4. Nilai sosial dan budaya tidak selalu relevan untuk semua orang

Norma sosial sering kali dijadikan alasan utama untuk mempertanyakan keputusan pribadi orang lain. Namun, nilai yang dianggap umum di satu lingkungan belum tentu sesuai untuk semua individu. Ada yang memilih tinggal serumah tanpa menikah, dan itu legal di banyak negara. Ada pula yang memilih untuk tidak memiliki keturunan karena alasan etis, medis, atau keberlanjutan lingkungan.
Melihat segala sesuatu hanya dari lensa budaya tempat kita dibesarkan berisiko menyempitkan cara berpikir. Jika kamu menilai seseorang hanya berdasarkan seberapa sesuai hidupnya dengan norma yang kamu anut, kamu berisiko gagal melihat keragaman cara hidup manusia yang sah dan bermakna. Perbedaan bukanlah ancaman, tapi bukti bahwa manusia bebas untuk berpikir dan bertindak berdasarkan refleksi diri.
5. Menghormati pilihan orang lain membuka ruang untuk tumbuh bersama

Saat kamu berhenti menghakimi atau memaksakan opini terhadap pilihan orang lain, kamu memberi ruang untuk lebih banyak belajar dan memahami dunia. Toleransi bukan hanya soal agama atau politik, tapi juga tentang menghargai ritme hidup orang lain yang gak sama denganmu. Dari situlah muncul kedewasaan dan kemampuan berempati secara tulus.
Dengan membuka diri terhadap perbedaan, kamu belajar melihat dunia secara lebih luas dan manusiawi. Bukan hanya memperkaya perspektif, tapi juga membantumu membangun hubungan yang lebih sehat dengan orang-orang di sekitarmu. Tumbuh itu bukan soal siapa yang lebih cepat atau lebih ‘benar’, tapi siapa yang bisa memahami perbedaan tanpa merasa terancam.

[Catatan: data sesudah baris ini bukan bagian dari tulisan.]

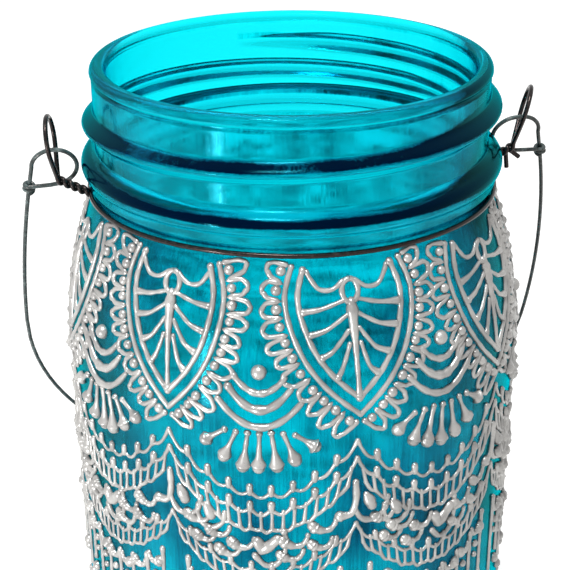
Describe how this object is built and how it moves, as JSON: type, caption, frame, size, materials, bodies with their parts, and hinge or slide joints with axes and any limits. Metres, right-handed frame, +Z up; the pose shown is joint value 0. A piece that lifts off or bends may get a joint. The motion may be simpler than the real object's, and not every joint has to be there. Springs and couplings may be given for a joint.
{
  "type": "mason jar lantern",
  "caption": "Stained glass screw-neck jar lantern with raised line ornament, twisted wire collar, swinging wire bail and a tealight inside.",
  "frame": {"origin": "centre of the jar's standing ring, on the table plane", "axes": "+Z up the jar's axis, +X through the right-hand wire ear and along the bail's turning line, -Y the side away from the resting bail"},
  "size_m": [0.1225, 0.0981, 0.1715],
  "materials": {
    "teal_glass": "clear soda glass with a streaky translucent teal stain",
    "silver_paste": "raised pearly silver outliner paste, satin",
    "dark_wire": "dark annealed iron wire, dull sheen",
    "cup_aluminium": "thin pressed aluminium",
    "wax": "white paraffin wax, slightly translucent",
    "wick_cotton": "braided cotton",
    "tin_plate": "tinned steel"
  },
  "bodies": {
    "jar": {"jar": "teal_glass", "petal_relief": "silver_paste", "swag_relief": "silver_paste", "band_relief": "silver_paste", "collar_wire": "dark_wire"},
    "bail": {"bail": "dark_wire"},
    "tealight": {"tealight_cup": "cup_aluminium", "tealight_wax": "wax", "tealight_wick": "wick_cotton", "wick_foot": "tin_plate"}
  },
  "joints": [
    {"name": "bail_swing", "type": "hinge", "parent": "jar", "child": "bail", "pos_m": [0, 0, 0.1549], "axis": [1, 0, 0], "range_deg": [0, 309]},
    {"name": "tealight_lift", "type": "slide", "parent": "jar", "child": "tealight", "axis": [0, 0, 1], "range_m": [0, 0.19]}
  ]
}
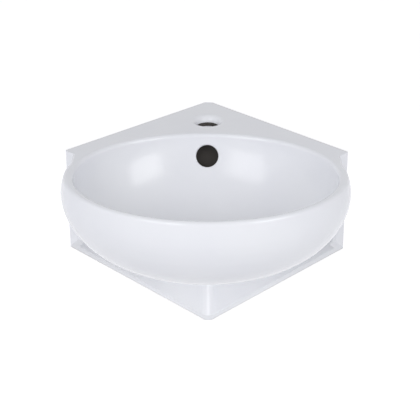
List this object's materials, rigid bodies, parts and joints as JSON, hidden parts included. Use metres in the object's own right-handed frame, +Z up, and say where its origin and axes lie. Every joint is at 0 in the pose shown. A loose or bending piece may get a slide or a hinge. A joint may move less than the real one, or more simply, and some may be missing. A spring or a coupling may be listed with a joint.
{
  "type": "corner basin",
  "caption": "Wall-hung corner wash basin in white glazed china: oval bowl, deck with a tap hole, two wall wings, overflow, push-open waste and wall fixings.",
  "frame": {"origin": "the upright corner where the two walls meet, at the height of the deck's top", "axes": "+Z up, +Y into the corner, +X to the right seen from the room"},
  "size_m": [0.4214, 0.4539, 0.4136],
  "materials": {
    "china": "glossy white glaze",
    "chrome": "polished plating on brass",
    "brass": "turned, bare",
    "seal_rubber": "matt black",
    "slip_plastic": "satin, natural polythene",
    "acetal": "satin, natural acetal",
    "ball_steel": "polished",
    "spring_steel": "drawn wire",
    "zinc_steel": "bright zinc plating",
    "plug_nylon": "matt grey nylon",
    "white_plastic": "glossy white"
  },
  "bodies": {
    "basin": {"basin_body": "china", "waste_body": "chrome", "waste_back_nut": "brass", "waste_top_seal": "seal_rubber", "waste_lower_seal": "seal_rubber", "waste_slip_washer": "slip_plastic", "cartridge_housing": "acetal", "cartridge_base": "acetal", "plug_spring": "spring_steel", "retaining_ring": "spring_steel", "hanger_bolt_left": "zinc_steel", "hanger_bolt_right": "zinc_steel", "nut_left": "zinc_steel", "nut_right": "zinc_steel", "washer_left": "zinc_steel", "washer_right": "zinc_steel", "wall_plug_left": "plug_nylon", "wall_plug_right": "plug_nylon", "sleeve_left": "white_plastic", "sleeve_right": "white_plastic", "cover_cap_left": "white_plastic", "cover_cap_right": "white_plastic"},
    "plug": {"plug_stem": "brass", "plug_cap": "chrome", "plug_seal": "seal_rubber"},
    "latch": {"latch_ring": "acetal", "latch_ball": "ball_steel"}
  },
  "joints": [
    {"name": "plug_slide", "type": "slide", "parent": "basin", "child": "plug", "axis": [0, 0, 1], "range_m": [-0.009, 0], "stiffness_N_per_m": 400, "springref_m": 0.012, "deforming": ["plug_spring"]},
    {"name": "latch_turn", "type": "hinge", "parent": "basin", "child": "latch", "pos_m": [0, -0.275, -0.137], "axis": [0, 0, 1], "range_deg": [-60.1, 0]}
  ],
  "couplings": [
    {"joint": "latch_turn", "follows": "plug_slide", "rad_per_m": 116.36}
  ]
}
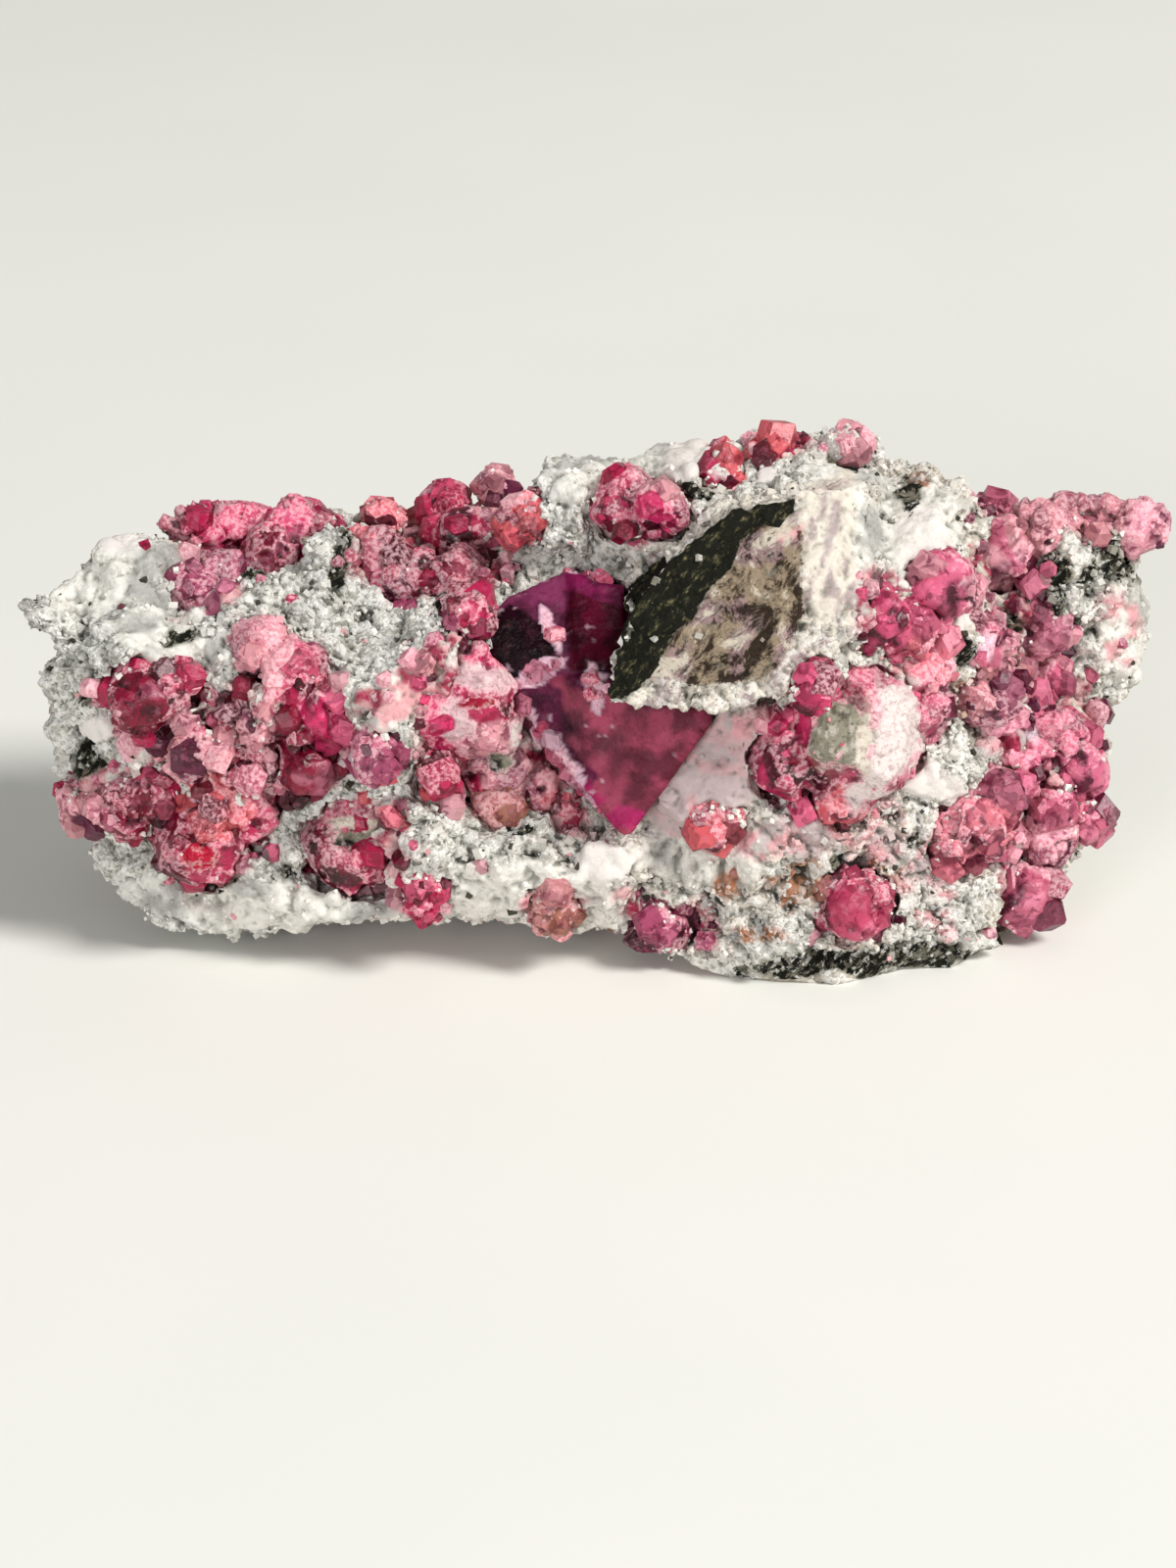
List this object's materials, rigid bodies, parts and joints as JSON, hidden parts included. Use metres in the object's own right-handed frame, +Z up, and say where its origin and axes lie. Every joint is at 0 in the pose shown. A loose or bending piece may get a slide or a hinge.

Memilih untuk menjalani hidup sesuai dengan keinginan pribadi bukan hal yang egois, melainkan bentuk kejujuran terhadap diri sendiri. Sama halnya dengan pilihan hidup orang lain yang tak perlu dibebani dengan ekspektasi luar. Kamu bisa tetap punya nilai dan prinsip sendiri tanpa harus mencampuri cara orang lain merancang hidupnya. Pada akhirnya, semua orang hanya ingin hidup dengan tenang, dan itu bisa dimulai dari membiarkan orang lain merasa tenang dengan pilihan hidupnya.